Data:
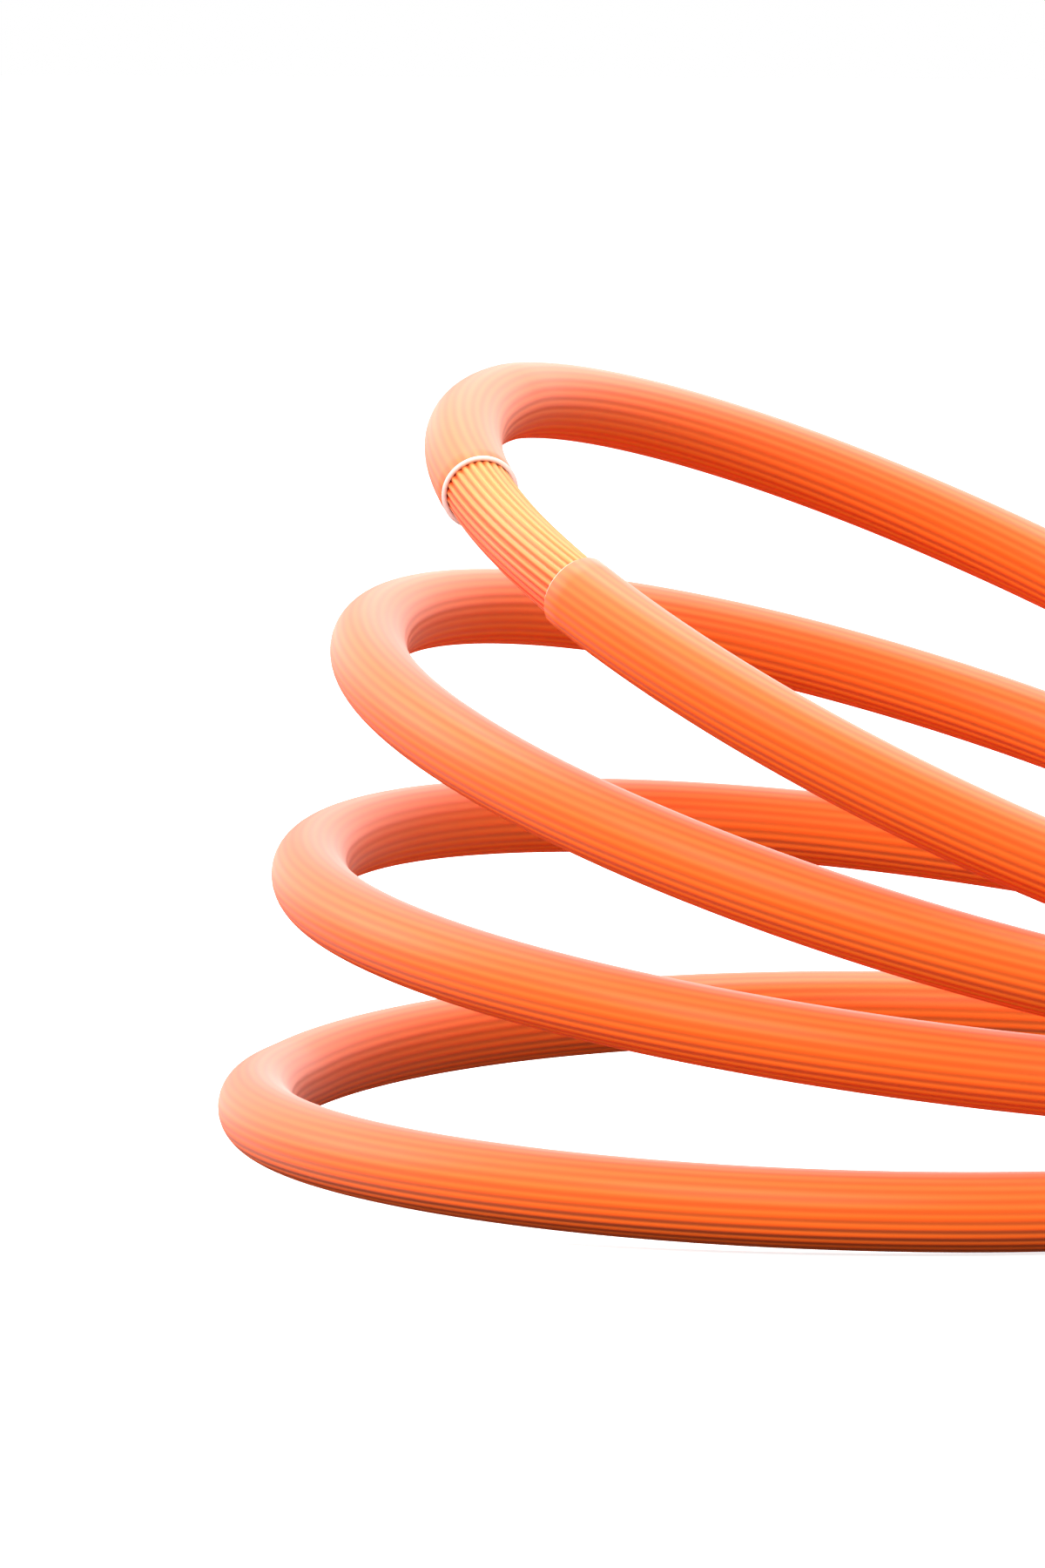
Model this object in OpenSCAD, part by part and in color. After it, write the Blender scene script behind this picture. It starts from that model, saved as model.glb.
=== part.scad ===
// Simplex fiber optic patch cord: a round jacketed cable, wound in four fanned turns
// and tied, with a push-pull connector of the SC style on each end. Millimetres, +Z up.
// The cord lies on Z = 0 and its connectors lie side by side, pointing along +X, with the
// origin on the surface midway between them. End a is at -Y and end b at +Y. A window
// where the jacket is cut away shows the ribbed layer under it.

/* [Cable] */
// Outer diameter of the jacket
jacket_od = 3.0; // [2.7:0.05:3.2]
// Thickness of the jacket's wall
jacket_wall = 0.18; // [0.12:0.02:0.3]
// Free gap between one layer of the cable and the next
layer_gap = 0.02; // [0.01:0.01:0.04]
// Diameter of the tight buffer over the glass fiber
buffer_od = 0.9; // [0.6:0.1:1.0]

/* [Coil] */
// Radius of the lowest turn
coil_r = 23.8; // [22.8:0.1:27]
// Free gap between neighbouring strands where they nest at the tie
strand_gap = 0.359; // [0.349:0.01:0.6]
// Sideways step of every second strand at the tie, either way from the middle
turn_step = 1.2; // [1.1:0.05:1.6]
// Turn at which the cut in the jacket starts, counted from end b
window_start = 3.325; // [3.32:0.005:3.35]
// Turn at which the cut in the jacket ends
window_end = 3.39; // [3.36:0.005:3.42]

/* [Tie] */
// Width of the hook-and-loop strap along the strands
strap_w = 6; // [4:0.5:6]
// Thickness of the strap
strap_t = 0.5; // [0.4:0.05:0.8]
// Length of the strap's free flap
flap_len = 7; // [4:0.5:9]

/* [Connector] */
// Width of the grip across its sides
grip_w = 9.0; // [8.6:0.1:11]
// Height of the grip without its key
grip_h = 7.4; // [7.2:0.1:7.8]
// Length of the grip
grip_len = 23.6; // [19:0.2:24]
// Thickness of the grip's wall
grip_wall = 0.8; // [0.6:0.05:0.9]
// How far the grip slides back on the plug frame
grip_travel = 1.9; // [1:0.1:2.2]
// Running gap between the grip and the plug frame on each side
grip_gap = 0.1; // [0.05:0.01:0.15]
// Width of the key on top of the grip
key_w = 2.0; // [1.5:0.1:3]
// Height of the key above the grip
key_h = 0.9; // [0.5:0.1:1.2]
// Length of the plug frame
frame_len = 18.5; // [18:0.1:20]

/* [Ferrule] */
// Diameter of the ceramic ferrule
ferrule_od = 2.5; // [2.4:0.05:2.6]
// Length of the ferrule
ferrule_len = 11; // [10:0.1:12]
// How far the ferrule gives way against its spring
ferrule_travel = 1.0; // [0.5:0.1:1.2]
// Clear space around the ferrule in front of the plug frame's web
cavity_gap = 0.95; // [0.85:0.05:1.1]
// How far the collar that the spring pushes on stands out past the ferrule
collar_lip = 0.85; // [0.5:0.05:0.9]
// Wire thickness of the spring
wire_d = 0.34; // [0.2:0.02:0.4]
// Turns of the spring
spring_turns = 5; // [4:1:8]

/* [Crimp and boot] */
// Outer diameter of the metal crimp ring
crimp_od = 4.5; // [4.4:0.05:4.6]
// Wall of the crimp ring over the stem
crimp_wall = 0.3; // [0.2:0.05:0.35]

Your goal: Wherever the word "starts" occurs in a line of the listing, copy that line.

Expected output:
Model this object in OpenSCAD, part by part and in color. After it, write the Blender scene script behind this picture. It starts from that model, saved as model.glb.
// Turn at which the cut in the jacket starts, counted from end b